Trigger Warning(s): Gore
Characters & Story (with Commentary)
Within the 1800s there was a girl named Edith (Mia Wasikowska). She was an inspiring writer, one who wanted to do ghost stories but had one of her first manuscripts rejected due to it not having romance in the plot. Now, romance was slightly foreign to her since her mother passed when she was 10 and her father never remarried. However, ghosts were familiar. For, after her mother’s funeral, she saw her mother’s ghost and it wasn’t some gentle apparition, but an eroding corpse.
But now, at the age of 24, in an effort to appease one possible publisher, she begins to add romance to her already written book. Which, thanks to the entrance of Thomas Sharpe (Tom Hiddleston) into her life, it seems the romance will not be imagined but based off of authenticity. Issue is, though, with the entrance of Thomas into her life comes Lucille (Jessica Chastain), and her father Carter (Jim Beaver) disapproving of their courtship.
An issue which doesn’t remain for long, thus leading Edith and Thomas to have the ability to get married. A decision which Edith begins to question as she moves into Tom’s family home, the nicknamed Crimson Peak, and she finds herself once more experiencing apparitions trying to interact with her. All of which push her to try to discover the truth which love made her blind to see.
When it comes to any film which is labeled under the horror genre, arguably expectations drop exponentially. However, with Chastain, Hiddleston, Wasikowska, and then Guillermo del Toro’s name attached, it brings a sense of hope and bewilderment. Hope due to the fact the horror genre, at least in American cinema, has long lost its focus on storytelling and has instead focused on jump scares and gore. Yet, being that most of these names are not known for horror, but often respectable movies, the idea they came together for a horror film is strange, yet they do far better than expected.
First, while used sparingly, the gore has such detail that it is hard to not appreciate del Toro seemingly more so being about practical effects, and the use of makeup, vs. how his contemporaries largely use CGI in order to do damn near everything.
Secondly, while the script isn’t awe-inspiring, at the very least one could argue that each actor plays their roles in such a way where their performances can compensate for the script. For while Wasikowska as the naïve girl isn’t anything new, neither in film or her repertoire, she remains likable and the type you want to root for till the end. Then, when it comes to Chastain, despite her character being written to obviously be up to no good since the beginning, she presents this sort of madness which does make you think that she could do so well as a villain if she takes the opportunity again. Then, when it comes to Hiddleston, I liked that he teeter-tottered between someone who perhaps was misunderstood to someone who simply used whoever it took for his dream to come true. If only because it made it so he had perhaps the only complex character of the film.

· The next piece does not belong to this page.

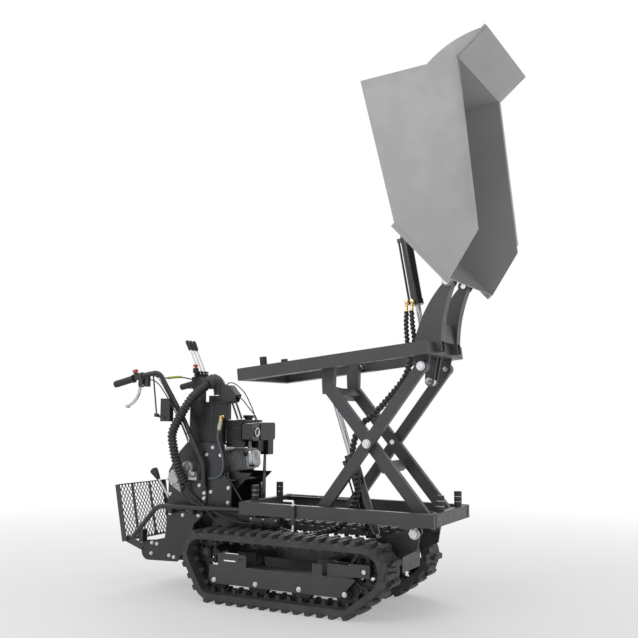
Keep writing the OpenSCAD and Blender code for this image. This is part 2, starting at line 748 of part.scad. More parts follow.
module upper_pins() {
    color("#c9ccd0") on_deck() {
        both() {
            cross_bar([0, 0], pin_d, outer_arm_y - arm_t - arm_gap - 14, outer_arm_y + 1);
            translate([0, outer_arm_y + 1, 0]) rotate([-90, 0, 0]) {
                cylinder(d = 42, h = 2);
                cylinder(d = 36, h = 14, $fn = 6);
            }
            cross_bar(skip_hinge, pin_d, swan_y - 6, 150);
            cross_bar(skip_hinge, 38, 149, 158);
            cross_bar(ram_foot, 36, 28, 36);
        }
        cross_bar(ram_foot, 20, -28, 28);
    }
}

// Point set in from corner p of an outline by t, square to both of its edges
function inset(a, p, b, t) = let (u = (p - a) / norm(p - a), v = (b - p) / norm(b - p),
        m = [-u[1], u[0]], n = [-v[1], v[0]], k = (m + n) / (1 + m * n)) p - t * k;

module at_hinge() {
    translate([hinge_at[0], 0, hinge_at[1]]) children();
}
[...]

Probably the main draw when it comes to a del Toro picture, at least for me, is that you expect to see the same imagination that went into Pan’s Labyrinth, be brought into everything he makes. So with Silent Hills being dead, and of no chance of revival, so came the hope we would have gotten a taste of the fears and scares we could have experienced in that game. Which, unfortunately, didn’t happen.
To begin, the jump scares were far and few between, and when they happen they didn’t really shock nor scare you. Also, the ghost themselves, while interesting looking, surely weren’t that entertaining toward the imagination since there weren’t made to look like demonic, nor angelic, figures, but simply dead people who died violently. Which isn’t as interesting as you may imagine.

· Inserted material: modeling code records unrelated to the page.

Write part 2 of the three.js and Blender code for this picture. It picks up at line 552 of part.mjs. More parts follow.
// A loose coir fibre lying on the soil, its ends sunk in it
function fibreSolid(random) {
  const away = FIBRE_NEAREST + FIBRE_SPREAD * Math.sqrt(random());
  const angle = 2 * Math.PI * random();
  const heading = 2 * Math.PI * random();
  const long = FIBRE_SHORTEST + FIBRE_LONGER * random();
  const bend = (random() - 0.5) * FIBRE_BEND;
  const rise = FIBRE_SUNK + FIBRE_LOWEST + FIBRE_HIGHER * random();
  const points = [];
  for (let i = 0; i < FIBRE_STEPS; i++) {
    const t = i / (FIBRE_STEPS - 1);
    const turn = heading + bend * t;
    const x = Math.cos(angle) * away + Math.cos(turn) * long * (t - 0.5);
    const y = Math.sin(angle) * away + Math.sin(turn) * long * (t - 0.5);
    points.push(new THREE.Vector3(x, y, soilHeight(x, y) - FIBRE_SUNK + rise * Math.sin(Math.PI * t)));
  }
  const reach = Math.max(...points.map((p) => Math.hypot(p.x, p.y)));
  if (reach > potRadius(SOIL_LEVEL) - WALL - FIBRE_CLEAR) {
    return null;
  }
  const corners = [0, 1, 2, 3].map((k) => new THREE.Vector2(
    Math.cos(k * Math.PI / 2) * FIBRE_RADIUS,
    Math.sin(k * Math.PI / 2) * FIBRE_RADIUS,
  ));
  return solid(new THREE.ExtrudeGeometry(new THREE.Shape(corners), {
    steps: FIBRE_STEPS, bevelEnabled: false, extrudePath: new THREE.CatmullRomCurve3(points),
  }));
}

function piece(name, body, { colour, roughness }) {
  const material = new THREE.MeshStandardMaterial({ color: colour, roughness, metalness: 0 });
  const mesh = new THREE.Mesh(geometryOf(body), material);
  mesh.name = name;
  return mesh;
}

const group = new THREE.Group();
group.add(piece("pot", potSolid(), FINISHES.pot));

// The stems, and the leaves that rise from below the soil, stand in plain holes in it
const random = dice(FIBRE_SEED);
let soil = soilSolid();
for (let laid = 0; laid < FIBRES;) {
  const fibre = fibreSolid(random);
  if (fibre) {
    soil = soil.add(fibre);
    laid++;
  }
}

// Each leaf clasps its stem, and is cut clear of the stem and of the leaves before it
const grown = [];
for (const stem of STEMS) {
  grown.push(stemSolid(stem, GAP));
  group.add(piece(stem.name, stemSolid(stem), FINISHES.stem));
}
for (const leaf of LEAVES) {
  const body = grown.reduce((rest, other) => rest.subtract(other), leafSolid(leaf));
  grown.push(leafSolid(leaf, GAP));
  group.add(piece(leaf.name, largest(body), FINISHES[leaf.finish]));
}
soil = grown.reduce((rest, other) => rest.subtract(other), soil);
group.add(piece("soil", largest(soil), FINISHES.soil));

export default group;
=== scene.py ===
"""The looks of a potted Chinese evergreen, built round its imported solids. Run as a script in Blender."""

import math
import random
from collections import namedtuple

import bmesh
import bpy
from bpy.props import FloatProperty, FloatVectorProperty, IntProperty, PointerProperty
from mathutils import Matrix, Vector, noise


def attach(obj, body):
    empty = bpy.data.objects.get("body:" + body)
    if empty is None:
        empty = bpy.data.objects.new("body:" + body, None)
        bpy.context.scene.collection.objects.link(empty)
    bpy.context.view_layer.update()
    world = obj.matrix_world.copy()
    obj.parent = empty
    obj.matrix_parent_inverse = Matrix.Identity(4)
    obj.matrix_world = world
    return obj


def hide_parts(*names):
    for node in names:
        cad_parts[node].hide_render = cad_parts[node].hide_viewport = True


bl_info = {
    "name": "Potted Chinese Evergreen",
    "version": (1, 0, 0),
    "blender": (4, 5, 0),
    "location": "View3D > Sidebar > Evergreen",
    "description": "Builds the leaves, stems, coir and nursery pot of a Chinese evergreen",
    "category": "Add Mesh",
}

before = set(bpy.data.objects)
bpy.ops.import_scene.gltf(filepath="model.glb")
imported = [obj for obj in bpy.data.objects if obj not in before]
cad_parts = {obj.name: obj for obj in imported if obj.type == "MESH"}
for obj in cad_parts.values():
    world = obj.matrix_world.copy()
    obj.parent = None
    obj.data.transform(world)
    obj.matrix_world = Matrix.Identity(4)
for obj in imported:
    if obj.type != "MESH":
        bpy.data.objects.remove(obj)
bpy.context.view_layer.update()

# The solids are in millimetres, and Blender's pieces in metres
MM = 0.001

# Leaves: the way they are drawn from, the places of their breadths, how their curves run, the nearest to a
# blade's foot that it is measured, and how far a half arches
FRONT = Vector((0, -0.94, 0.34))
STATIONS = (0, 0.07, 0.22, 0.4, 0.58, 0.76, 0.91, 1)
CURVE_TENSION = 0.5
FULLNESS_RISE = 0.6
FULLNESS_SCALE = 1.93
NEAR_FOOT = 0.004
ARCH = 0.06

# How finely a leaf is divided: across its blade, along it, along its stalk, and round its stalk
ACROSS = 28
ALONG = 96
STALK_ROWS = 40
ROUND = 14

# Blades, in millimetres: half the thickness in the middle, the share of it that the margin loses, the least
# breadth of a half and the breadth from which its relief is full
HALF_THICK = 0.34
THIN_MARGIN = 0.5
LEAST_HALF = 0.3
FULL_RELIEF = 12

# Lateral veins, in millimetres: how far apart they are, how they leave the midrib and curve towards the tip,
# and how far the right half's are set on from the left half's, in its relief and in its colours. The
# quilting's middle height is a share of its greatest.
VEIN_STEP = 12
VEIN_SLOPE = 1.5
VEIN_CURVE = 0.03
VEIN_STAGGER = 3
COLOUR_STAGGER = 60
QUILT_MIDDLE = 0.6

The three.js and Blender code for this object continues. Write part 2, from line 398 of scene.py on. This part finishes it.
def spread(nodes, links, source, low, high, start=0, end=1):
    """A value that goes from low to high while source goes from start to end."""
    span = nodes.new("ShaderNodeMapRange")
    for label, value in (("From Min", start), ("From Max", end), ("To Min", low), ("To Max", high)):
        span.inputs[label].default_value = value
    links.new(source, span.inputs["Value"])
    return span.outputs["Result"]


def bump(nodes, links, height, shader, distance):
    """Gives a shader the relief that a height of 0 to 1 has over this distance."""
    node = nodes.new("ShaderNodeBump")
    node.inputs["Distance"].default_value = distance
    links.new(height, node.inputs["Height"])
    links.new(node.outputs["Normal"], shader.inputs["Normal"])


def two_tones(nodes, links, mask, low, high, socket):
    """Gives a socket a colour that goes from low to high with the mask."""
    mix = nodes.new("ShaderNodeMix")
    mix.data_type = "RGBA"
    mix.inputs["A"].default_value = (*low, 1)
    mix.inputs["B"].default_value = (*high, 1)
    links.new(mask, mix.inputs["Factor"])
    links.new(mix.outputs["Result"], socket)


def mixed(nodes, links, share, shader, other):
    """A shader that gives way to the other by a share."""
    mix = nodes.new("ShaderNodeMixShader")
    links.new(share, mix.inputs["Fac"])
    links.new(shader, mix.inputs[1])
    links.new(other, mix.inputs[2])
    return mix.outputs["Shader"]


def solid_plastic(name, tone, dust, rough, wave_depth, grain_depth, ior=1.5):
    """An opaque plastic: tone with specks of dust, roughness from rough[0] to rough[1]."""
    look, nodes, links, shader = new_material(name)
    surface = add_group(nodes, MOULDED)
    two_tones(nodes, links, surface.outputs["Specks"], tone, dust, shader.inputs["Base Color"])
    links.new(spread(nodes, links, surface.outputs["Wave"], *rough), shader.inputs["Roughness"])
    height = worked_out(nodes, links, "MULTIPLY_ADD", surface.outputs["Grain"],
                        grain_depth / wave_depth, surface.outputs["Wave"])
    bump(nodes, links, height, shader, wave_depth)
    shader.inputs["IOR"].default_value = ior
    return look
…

Another issue is that, as noted, the story makes a lot of things obvious. The main issue though is how obvious Chastain is the villain and this is done with the way she acts, looks, how the camera focuses on these keys she holds, and pretty much if you have ever watched a horror, mystery, or thriller before, you will catch on quick to anything which would be considered a twist or turn.
On The Fence
Now, this perhaps is just a personal issue, but I would have liked some sort of epilogue or any sort of hint about what happened with Edith’s manuscript after all she went through, much less how Alan (Charlie Hunnam) was. For while Alan wasn’t interesting enough to go into during the overview of the story, at the same time he was her friend for ages and I wanted to know between him surviving, and maybe marrying Edith, whether or not that happened.

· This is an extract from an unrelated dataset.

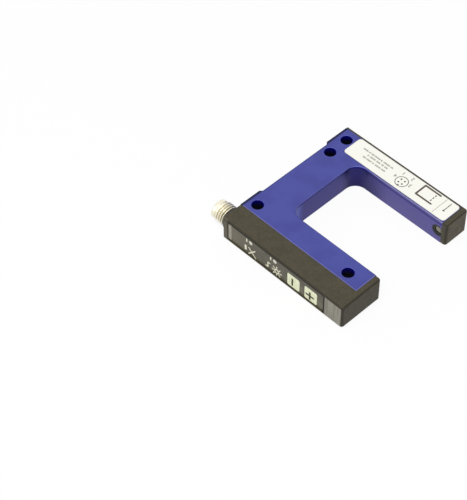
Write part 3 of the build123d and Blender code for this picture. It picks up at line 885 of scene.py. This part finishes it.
mask_green, shader, place = new_finish("solder_mask", 0.35, 0.0, BOARD_COAT)
cloth = (threads(place, 0.35 * MM, "X") + threads(place, 0.35 * MM, "Z")) * 0.5
track = ramp(abs(grain(place, 1.4 * MM, 0.0) - 0.5), 0.035, 0.025)
board_green = tint(cloth, paint(18, 92, 56), paint(30, 112, 70))
feed(shader["Base Color"], tint(track * 0.6, board_green, paint(52, 140, 84)))
feed(shader["Roughness"], 0.28 + cloth * 0.12)
feed(shader["Normal"], relief(track, 0.03 * MM, 0.4))
apply_finish(mask_green, nodes["control_board"], nodes["receiver_board"])

# %% [markdown]
# The small components differ only in colour and gloss: black epoxy on the chip, dark switches,
# milky resin on the lamps and a grey jacket on the flat cable. One helper makes all four.


# %% Small components and the flat cable
def small_component(name, dark, light, roughness, *components):
    """Moulded body of a small electronic component, with a fine even grain."""
    material, shader, place = new_finish(name, roughness)
    fine = grain(place, 0.1 * MM, 3.0)
    feed(shader["Base Color"], tint(fine, paint(*dark), paint(*light)))
    feed(shader["Roughness"], roughness - 0.05 + fine * 0.12)
    feed(shader["Normal"], relief(fine, 0.008 * MM, 0.4))
    apply_finish(material, *[nodes[component] for component in components])


small_component("chip_epoxy", (34, 34, 36), (52, 52, 54), 0.5, "controller_chip")
small_component("switch_body", (46, 46, 46), (64, 63, 60), 0.35, "minus_switch", "plus_switch")
small_component("lamp_resin", (224, 220, 190), (240, 238, 214), 0.2, "power_lamp", "output_lamp")
small_component("cable_jacket", (82, 84, 88), (104, 106, 110), 0.45, "link_cable")

# %% [markdown]
# ## Type label
# The label is a white polyester film with a satin face. It is not quite flat: a slow waviness of a
# few micrometres breaks up the reflections, and the edge is a little darker, in uneven patches.

# %% Label film
film_white, shader, place = new_finish("label_film", 0.38, 0.0, {"Specular IOR Level": 0.4})
x, y, _ = axes(place)
middle, half = (label_low + label_high) / 2, (label_high - label_low) / 2
edge_x = ramp(abs(x - middle.x), half.x - 0.5 * MM, half.x)
edge_y = ramp(abs(y - middle.y), half.y - 0.4 * MM, half.y)
uneven_dark_edge = larger(edge_x, edge_y) * (0.2 + grain(place, 0.6 * MM, 4.0) * 0.5)
wave = grain(place, 4 * MM, 1.0)
film = tint(wave, paint(248, 247, 236), paint(251, 250, 242))
feed(shader["Base Color"], tint(uneven_dark_edge * 0.6, film, paint(206, 202, 188)))
feed(shader["Roughness"], 0.32 + grain(place, 0.3 * MM, 3.0) * 0.14)
feed(shader["Normal"], relief(wave, 0.03 * MM, 0.3))
apply_finish(film_white, nodes["type_label"])

# %% [markdown]
# ## Printed signs
# Printing ink is a skin a few hundredths of a millimetre thick. Each sign is drawn flat with
# bmesh, then given that thickness, and only then turned onto its face. An image could carry the
# signs, but real skins stay sharp and belong to the meshes. A line with round ends is a disc that
# is pulled in two: half of its rim moves to the line's other end. Each stroke lies a hair higher or
# lower than the last one, so that crossing strokes don't flicker in one plane.

# %% Pens for ink
STROKE_STEP = 0.003  # how far one stroke lies above the last, in millimetres
HAIR = 1e-6  # a point that lies no further ahead than this stays behind


def disc(bm, centre, radius, segments=20):
    """A flat disc, in millimetres."""
    place = Matrix.Translation((centre[0], centre[1], len(bm.faces) % 4 * STROKE_STEP))
    made = bmesh.ops.create_circle(bm, cap_ends=True, segments=segments, radius=radius, matrix=place)
    return made["verts"]


def line(bm, start, end, width):
    """A line with round ends: half of a disc is pulled to the end point."""
    run = Vector(end) - Vector(start)
    rim = disc(bm, start, width / 2)
    ahead = [vert for vert in rim if (vert.co.xy - Vector(start)).dot(run) > HAIR]
    bmesh.ops.translate(bm, verts=ahead, vec=(run.x, run.y, 0))


def ring_line(bm, centre, radius, width, segments=48):
    """A circle drawn with a pen of this width: the band between two rings of edges."""
    place = Matrix.Translation((centre[0], centre[1], 0))
    rims = []
    for reach in (radius + width / 2, radius - width / 2):
        made = bmesh.ops.create_circle(
            bm, cap_ends=False, segments=segments, radius=reach, matrix=place,
        )
        rims += dict.fromkeys(edge for vert in made["verts"] for edge in vert.link_edges)
    bmesh.ops.bridge_loops(bm, edges=rims)


print("strokes lie up to", round(3 * STROKE_STEP, 3), "mm apart in height")

# %% [markdown]
# A plain field of ink is a grid of one face whose corners are rounded with `bevel`. The last
# helper gives a drawn sign its thickness with `extrude_face_region`, sinks it slightly into the
# face so that no light passes under it, and lays it there.


# %% Fields of ink, and printing on a face
INK = 0.02


def block(bm, low, high, corner):
    """A rectangle with rounded corners: a grid of one face with its corners bevelled."""
    middle = (Vector(low) + Vector(high)) / 2
    size = Vector(high) - Vector(low)
    shape = Matrix.Translation((middle.x, middle.y, 0))
    shape = shape @ Matrix.Diagonal((size.x / 2, size.y / 2, 1, 1))
    made = bmesh.ops.create_grid(bm, x_segments=1, y_segments=1, size=1, matrix=shape)
    bmesh.ops.bevel(
        bm, geom=made["verts"], offset=corner, offset_type="OFFSET", segments=4, profile=0.5,
        affect="VERTICES", material=-1, clamp_overlap=True,
    )


def print_sign(name, bm, face, body="root"):
    """Thickens flat ink in millimetres and lays it on a face, given as a matrix."""
    top = bmesh.ops.extrude_face_region(bm, geom=bm.faces[:])["geom"]
    top_verts = [part for part in top if isinstance(part, bmesh.types.BMVert)]
    bmesh.ops.translate(bm, verts=top_verts, vec=(0, 0, INK * 1.5))
    bmesh.ops.translate(bm, verts=bm.verts, vec=(0, 0, -INK * 0.5))
    bmesh.ops.transform(bm, matrix=face @ Matrix.Scale(MM, 4), verts=bm.verts)
    return make_piece(name, bm, body)


on_foil = Matrix.Translation((0, foil_low.y, 0)) @ Matrix.Rotation(math.radians(90), 4, "X")
on_label = Matrix.Translation((0, 0, label_high.z))
print("ink stands", INK, "mm proud")

# %% [markdown]
# The foil carries two groups of pale signs, one for each light, with a short stroke beside the
# light. The power light has a bar and a cross, and the output light a switching step and a sun.
# At the plug's end of the foil is a plain pale field. The signs are turned a quarter, because the
# sensor is read with its plug downwards.

# %% Signs on the foil
signs = bmesh.new()
for light_x in (-10.8, 0.35):
    line(signs, (light_x - 1.85, 6.7), (light_x - 1.85, 7.7), 0.6)
block(signs, (-13.6, 2.2), (-12.7, 4.5), 0.2)
line(signs, (-11.6, 4.3), (-8.4, 1.3), 0.48)
line(signs, (-11.7, 1.4), (-8.8, 4.6), 0.44)

step = [(-3.6, 2.2), (-2.7, 2.2), (-2.7, 4.4), (-1.8, 4.4)]
for start, end in zip(step, step[1:]):
    line(signs, start, end, 0.5)

sun = Vector((1.35, 3.0))
ring_line(signs, sun, 0.85, 0.55)
for ray in range(8):
    away = Vector((math.cos(ray * math.pi / 4), math.sin(ray * math.pi / 4)))
    line(signs, sun + away * 1.5, sun + away * 2.15, 0.44)
foil_signs = print_sign("foil_signs", signs, on_foil)

field = bmesh.new()
field_x = foil_low.x / MM + 0.25
block(field, (field_x, 1.3), (field_x + 1.35, 8.7), 0.15)
foil_field = print_sign("foil_field", field, on_foil)

# %% [markdown]
# One key carries a minus and the other a plus, turned a quarter like the rest. Each sign rides on
# its own key, so that it sinks in with the key when it is pressed.

# %% Signs on the keys
minus = bmesh.new()
minus_x = minus_middle.x / MM - 0.4
line(minus, (minus_x, 2.3), (minus_x, 5.1), 0.78)
minus_sign = print_sign("minus_sign", minus, on_foil, "minus_key")

plus = bmesh.new()
centre = Vector((plus_middle.x / MM - 0.3, 3.5))
for half in (Vector((1.6, 0)), Vector((0, 1.45))):
    line(plus, centre - half, centre + half, 0.8)
plus_sign = print_sign("plus_sign", plus, on_foil, "plus_key")

# %% [markdown]
# The label shows what a fitter needs: a picture of the fork with its beam, the pin-out of the plug
# as a circle with four numbered contacts, an arrow at the place of the beam, and rows of short
# rules. The fork comes first: three strokes, and the beam as three dashes between its arms.


# %% Picture of the fork
BOLD_STROKE = 0.72

bold = bmesh.new()
spine_x, arm_end_x, arm_low_y, arm_high_y = 13.9, 20.6, 23.3, 28.4
line(bold, (spine_x, arm_low_y), (spine_x, arm_high_y), BOLD_STROKE)
for arm_y in (arm_low_y, arm_high_y):
    line(bold, (spine_x, arm_y), (arm_end_x, arm_y), BOLD_STROKE)
beam_x = arm_end_x - 1.1
for dash in range(3):
    dash_y = arm_low_y + 1.05 + dash * 1.3
    line(bold, (beam_x, dash_y), (beam_x, dash_y + 0.45), 0.42)
print("the fork and its beam are", len(bold.faces), "strokes")

# %% [markdown]
# The numbers round the pin-out are text curves turned into meshes, since digits drawn point by
# point would be uneven. They are turned half round, because the label is read from the fork's
# outer side.


# %% Pin-out and arrow
NUMBER_HEIGHT = 1.5
FONT_SIZE = NUMBER_HEIGHT * 1.4  # a digit is about 0.7 of its font's size high


def number(bm, text, centre):
    """A plain number, read from the fork's outer side, in millimetres."""
    curve = bpy.data.curves.new("number", "FONT")
    curve.body = text
    curve.size = FONT_SIZE
    curve.align_x = "CENTER"
    curve.align_y = "CENTER"
    holder = bpy.data.objects.new("number", curve)
    flat = bpy.data.meshes.new_from_object(holder)
    half_turn = Matrix.Rotation(math.pi, 4, "Z")
    flat.transform(Matrix.Translation((centre[0], centre[1], 0)) @ half_turn)
    bm.from_mesh(flat)
    bpy.data.objects.remove(holder)
    bpy.data.curves.remove(curve)
    bpy.data.meshes.remove(flat)


circle_x, circle_y, circle_radius, contact_reach = 7.0, 23.95, 2.3, 1.1
ring_line(bold, (circle_x, circle_y), circle_radius, 0.26)
for quarter in range(4):
    turn = math.radians(45 + 90 * quarter)
    contact = (circle_x + contact_reach * math.cos(turn), circle_y + contact_reach * math.sin(turn))
    disc(bold, contact, 0.34)
key_notch = ((circle_x, circle_y - 2.2), (circle_x, circle_y - 1.8))
line(bold, *key_notch, 0.5)
for text, centre in (("1", (5.0, 27.4)), ("2", (9.0, 27.4)), ("3", (10.3, 24.6)), ("4", (3.6, 24.6))):
    number(bold, text, centre)

arrow_x = 25.55
line(bold, (arrow_x, 24.4), (arrow_x, 28.1), 0.3)
disc(bold, (arrow_x, 24.1), 0.6, segments=3)
label_signs = print_sign("label_signs", bold, on_label)

# %% [markdown]
# Three rows of short upright strokes give the label its fine grey print. Each row is a height, a
# start and the lengths of its groups, so a loop draws them all. A thin rule parts the picture of
# the fork from the arrow.

# %% Fine rules on the label
STROKE_PITCH = 0.36
STROKE_HALF = 0.26
WORD_GAP = 0.35
RULES = (
    (26.35, -12.4, (2.1, 0.7, 1.3, 2.4, 0.9, 2.9, 1.2)),
    (24.95, -9.4, (0.8, 2.6, 1.9, 1.1, 1.6)),
    (23.35, -10.1, (1.4, 2.2, 0.9, 2.5, 1.7)),
)

rules = bmesh.new()
for row_y, rule_x, lengths in RULES:
    for length in lengths:
        for stroke in range(round(length / STROKE_PITCH)):
            stroke_x = rule_x + stroke * STROKE_PITCH
            line(rules, (stroke_x, row_y - STROKE_HALF), (stroke_x, row_y + STROKE_HALF), 0.2)
        rule_x += length + WORD_GAP
divider_x = 23.2
line(rules, (divider_x, 20.8), (divider_x, 28.7), 0.14)
label_rules = print_sign("label_rules", rules, on_label)

# %% [markdown]
# Ink on film is matt and slightly uneven: the screen lays it in tiny dots, and some spots let the
# ground show through. One helper makes each ink from its colour and that of its ground.


# %% Inks
def screen_ink(name, colour, ground, *signs):
    """Matt ink that lets a little of the ground through."""
    material, shader, place = new_finish(name, 0.6, 0.0, {"Specular IOR Level": 0.3})
    thin = ramp(grain(place, 0.18 * MM, 3.0), 0.55, 0.8)
    feed(shader["Base Color"], tint(thin * 0.35, colour, ground))
    feed(shader["Roughness"], 0.52 + thin * 0.12)
    apply_finish(material, *signs)


film_grey = paint(96, 92, 82)
label_white = paint(240, 238, 228)
screen_ink("pale_ink", paint(226, 224, 198), film_grey, foil_signs)
screen_ink("field_ink", paint(156, 152, 138), film_grey, foil_field)
screen_ink("key_ink", paint(50, 50, 28), paint(200, 204, 160), minus_sign, plus_sign)
screen_ink("label_ink", paint(88, 80, 68), label_white, label_signs)
screen_ink("fine_ink", paint(118, 112, 96), label_white, label_rules)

Up until halfway through the film, often the transition to different time periods is met with the scene ending with a focus on a specific item or feature. Which I am on the fence about since seemingly they may have been made to point out hints during the editing, or shooting, process, but when it appears on screen is seems to be pointing out the obvious. Which I felt a little insulted by since nothing about this film is so complex that they need to direct our focus like, “Over here! Look at this for a clue of what is to come!”
Overall: TV Viewing
Frankly, I’m severely disappointed. I have never seen a horror movie in theaters and was expecting to be scared out of my wits. Instead, I’m presented with quality performances, a predictable script, and hardly a single moment in which I’m shocked, in awe, or frightened. Thus making me understand why, while acknowledging I saw this on a Thursday evening, there was only me and one other person in the theater. For truly, this film kind of sucks. To the point, it really is only the special effects and performances which kept this from being something labeled “Skip It.” Though I would be lying to you if I didn’t say the temptation was strong.